О том, как к чтению относятся в России и в США, рассказал в интервью Никите Рудакову на канале RTVI писатель («Пищеблок», «Географ глобус пропил») Алексей Иванов.

— Как вы считаете, то, что у людей отсутствует стремление к знаниям, связано со слабым общественным протестом? Ведь у нас много поводов повоевать с властью, а мы бездействуем.

— Я не вижу прямой связи. Отсутствие стремления к знаниям объясняется социальными причинами. Если знание не приносит денег, то зачем к ним стремиться. Когда общественная жизнь будет устроена так, что чем ты умнее, тем богаче, тогда знания будут очень востребованными. Я, конечно, упрощаю, но в целом это так.

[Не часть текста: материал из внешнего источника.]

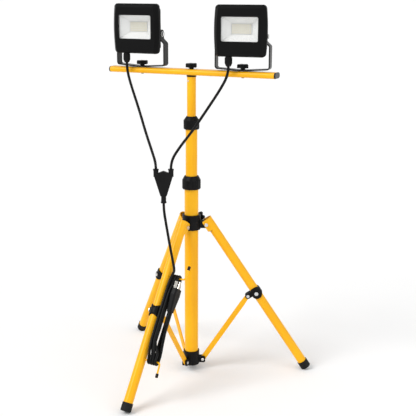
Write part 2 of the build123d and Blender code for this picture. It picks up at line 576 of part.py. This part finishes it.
def hook(place, turn):
    """A wire hook, coped to the leg, that leaves it sideways and bends along it."""
    points = [(place, 0, LEG_R - 1.0), (place, 0, HOOK_W), (place + turn, 0, HOOK_W + 1.5)]
    path = FilletPolyline(*[Vector(*p) for p in points], radius=5)
    wire = sweep(Plane(origin=points[0], z_dir=(0, 0, 1)) * Circle(HOOK_R), path=path)
    return wire - Pos(place, 0, 0) * Rot(0, 90, 0) * Cylinder(LEG_R + 0.02, 20)


def hook_tip(place, turn):
    """The rubber sleeve on a hook's end, in line with the wire."""
    end = Vector(place + turn, 0, HOOK_W + 1.5)
    along = (end - Vector(place, 0, HOOK_W)).normalized()
    start, finish = end - along * 6.5, end + along * 2.0
    sleeve = rod(3.0, tuple(start), tuple(finish))
    sleeve = fillet(sleeve.faces().sort_by(Axis.X)[-1 if turn > 0 else 0].edges(), 1.5)
    return sleeve - rod(HOOK_R, tuple(start), tuple(end))


def plug_body():
    """The moulded plug: a broad head, a waist and a strain relief, lying on the hank."""
    def slice_at(s, wide, thick):
        plane = Plane(origin=(s, PLUG_IN, PLUG_W), x_dir=(0, 1, 0), z_dir=(1, 0, 0))
        return plane * RectangleRounded(wide, thick, thick * 0.3)
    first, last = PLUG_S
    shoulder = first + 13
    grip = loft(Sketch() + [slice_at(first, PLUG_WIDE - 2, PLUG_THICK - 0.4),
                            slice_at(shoulder, PLUG_WIDE, PLUG_THICK)])
    waist = loft(Sketch() + [slice_at(shoulder, PLUG_WIDE, PLUG_THICK), slice_at(last, 14, 11)])
    relief = rod(RELIEF_R, (last, PLUG_IN, PLUG_W), (last + RELIEF_LONG, PLUG_IN, PLUG_W))
    return grip + waist + relief


def plug_pins():
    """Three flat pins: two set at an angle to each other and an upright earth pin."""
    face = Plane(origin=(PLUG_S[0], PLUG_IN, PLUG_W), x_dir=(0, 1, 0), z_dir=(-1, 0, 0))
    blade = Rectangle(PIN_THICK, PIN_WIDE)
    spots = [(-6.85, 1.6, 30), (6.85, 1.6, -30), (0, -3.4, 90)]
    made = [extrude(face * (Pos(x, y) * Rot(0, 0, turn) * blade), PIN_LONG) for x, y, turn in spots]
    return Compound(children=made)


def cords():
    front = LEG_AZIMUTHS["front"]
    places = [(HOOK_S[0], -HOOK_TURN), (HOOK_S[1], HOOK_TURN)]
    return {
        "lead_left": cord("lead_left", LEAD_LEFT),
        "lead_right": cord("lead_right", LEAD_RIGHT),
        "splitter": splitter(),
        "main_cord": cord("main_cord", MAIN_CORD),
        "cord_hank": on_leg(front, hank()),
        "plug_body": on_leg(front, plug_body()),
        "plug_pins": on_leg(front, plug_pins()),
        "cord_hooks": on_leg(front, Compound(children=[hook(*p) for p in places])),
        "hook_tips": on_leg(front, Compound(children=[hook_tip(*p) for p in places])),
    }


# ---------------------------------------------------------------- the whole light
ON_CORD = ("lead_left", "lead_right", "splitter", "main_cord", "cord_hank", "plug_body", "plug_pins")


def assemble():
    """Every node, moved so that the origin is under the middle of what isn't cord, and that move."""
    nodes = {**mast(), **bar_parts(), **tripod(), **cords()}
    nodes |= head("left", -HEAD_X, HEAD_PAN["left"])
    nodes |= head("right", HEAD_X, HEAD_PAN["right"])
    boxes = [part.bounding_box() for name, part in nodes.items() if name not in ON_CORD]
    middles = [(min(tuple(box.min)[i] for box in boxes) + max(tuple(box.max)[i] for box in boxes)) / 2
               for i in (0, 1)]
    shift = [-middle for middle in middles]
    return {name: Pos(*shift, 0) * part for name, part in nodes.items()}, shift


def main():
    nodes, shift = assemble()
    os.makedirs("parts", exist_ok=True)
    for name, part in nodes.items():
        export_step(part, f"parts/{name}.step")
    rise, leg_turn, brace_turn = fold()
    print(f"{len(nodes)} nodes; mast axis at x {shift[0]:.3f}, y {shift[1]:.3f}")
    print(f"fold: hub rises {rise:.3f}, legs turn {leg_turn:.3f}, braces turn {brace_turn:.3f}")


if __name__ == "__main__":
    main()
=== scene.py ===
import json
import math

import bmesh
import bpy
import numpy as np
from mathutils import Matrix, Vector


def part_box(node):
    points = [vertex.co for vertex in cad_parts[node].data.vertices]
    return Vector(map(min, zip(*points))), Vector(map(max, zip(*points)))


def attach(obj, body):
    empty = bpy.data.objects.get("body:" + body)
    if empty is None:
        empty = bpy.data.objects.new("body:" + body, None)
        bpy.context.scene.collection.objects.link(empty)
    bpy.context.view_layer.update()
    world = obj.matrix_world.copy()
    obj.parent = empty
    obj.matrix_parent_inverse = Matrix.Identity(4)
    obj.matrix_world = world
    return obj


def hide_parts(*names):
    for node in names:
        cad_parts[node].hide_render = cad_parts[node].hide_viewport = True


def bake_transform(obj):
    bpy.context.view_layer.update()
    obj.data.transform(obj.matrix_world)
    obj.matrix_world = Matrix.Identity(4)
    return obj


# A twin-head LED work light on a folding telescopic tripod, dressed around its CAD frame.
# Lengths are in metres in the frame, and the routes and leg sizes below are in millimetres, as in the CAD.

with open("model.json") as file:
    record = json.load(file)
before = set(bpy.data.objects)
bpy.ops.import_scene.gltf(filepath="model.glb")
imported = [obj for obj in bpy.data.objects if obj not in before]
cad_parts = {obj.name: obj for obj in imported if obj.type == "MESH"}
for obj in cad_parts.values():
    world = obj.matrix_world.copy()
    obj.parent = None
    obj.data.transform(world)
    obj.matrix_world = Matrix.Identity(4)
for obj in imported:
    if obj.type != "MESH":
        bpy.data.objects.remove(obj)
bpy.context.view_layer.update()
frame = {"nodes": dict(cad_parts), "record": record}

MM = 0.001
HEADS = ("left", "right")
HEAD_PAN = {"left": -2.0, "right": 6.0}
HEAD_X = {"left": -114.5, "right": 114.5}

# ---------------------------------------------------------------- the frame's own places
low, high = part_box("mast_lower_tube")
MAST = Vector(((low.x + high.x) / 2, (low.y + high.y) / 2, 0))

FRONT_AZIMUTH = math.radians(263.4)
LEG_ANGLE = math.radians(33.1)
LEG_PIVOT_R, LEG_PIVOT_Z, LEG_OFFSET = 32.0, 337.0, 8.0


def at(x, y, z):
    """A place given in millimetres about the mast's axis."""
    return MAST + Vector((x, y, z)) * MM


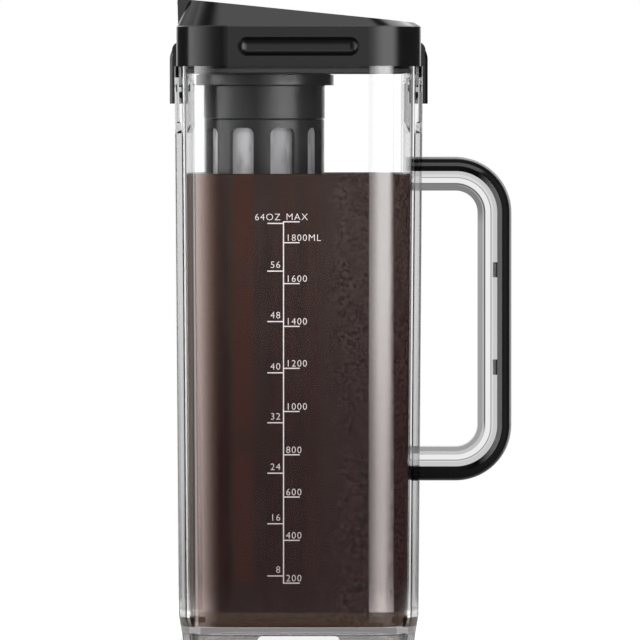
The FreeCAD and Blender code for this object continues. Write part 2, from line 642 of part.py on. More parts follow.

— Но вот часто ученые из «Сколково» говорят о том, что теперь в российской науке появились деньги. То есть они встроились в эту систему, воспользовались.

— Так дело не в том, что в «Сколково» есть деньги. Разумеется, на государственный проект выделяют много средств. Но надо, чтобы и мальчик в какой-нибудь деревне понимал, что если он закончит 11 классов, а не девять, то после учебы в вузе он будет зарабатывать больше, чем его одноклассник, закончивший девять классов. Это и будет означать, что знания конвертируются в более высокий социальный статус.

— Может быть, проблема в авторитетах. Сейчас для большинства людей авторитет связан с деньгами и властью, а если авторитетность перейдет в сторону интеллектуального развития. Представляете, страну, которой управляют интеллектуалы, а не богачи?

— Это такая технократическая утопия. Не думаю, что когда-нибудь вообще наступит время, чтобы управляли интеллектуалы. Желательно, чтобы к ним хотя бы прислушивались.

— Поговорим о книгах. Я был подвержен мифу о том, что Россия — самая читающая страна в мире. Но это совсем не так. Например, в США, о которых мы привыкли думать не очень хорошо, очень популярны книги, издания. В чем проблема России, у нас книги дорогие? Почему там издают больше произведений, чем у нас?

— Потому что там в больше читают. Но вообще, дело же не только в книгах. Помню, когда в конце 80-х пришел вал иностранной литературы, то я начал читать Стивена Кинга. И меня поражала, например, такая сцена. Кинг описывает жизнь простого фермера-алкаша. В пятницу вечером этот фермер притаскивает домой два ящика пива, начинает его пить и читать спортивную газету. Так он проведет все выходные, за пивом и газетой. Что тут удивительного? А вы можете представить русского алкаша, который закупившись пивом, берет спортивную газету и читает ее? Нет.

— Алкаша не могу. Но могу представить интеллигентный разговор на кухне про литературу, политику под алкоголь.

— Но это интеллигентный разговор. А там — фермер, то есть крестьянин. Это я все к тому, что на Западе чтение — это легитимное, нестыдное занятие. Поэтому там и хорошей литературы читают больше, ведь все всегда что-то читают, и многие переходят на хорошие произведения.

— А в России чтение — маргинально?

— Да. В Москве, конечно, нет. В столице в метро каждый второй сидит с книгой, но можно ли себе представить электричку под условной Читой, где хотя бы половина людей читает, хотя бы газету. Либо в карты играют, либо в окно смотрят либо просто сидят. Пусть бы хотя бы Донцову читали, но они не читают вообще ничего. И из такой среды не будут появляться люди, которые любят читать.

— Как изменить эту ситуацию, не прибегая к заставлению? Это должно быть воспитано в семье, в школе или как вернуть любовь к книге?

— Я не знаю, как. Я не политик и не представляю, как вернуть легитимность чтению. Может быть, учителям больше платить.

— А как у вас получилось? Почему вы не стали одним из тех, кто не любит книги?

— У меня читали в семье, а это залог того, что ребенок тоже будет читать.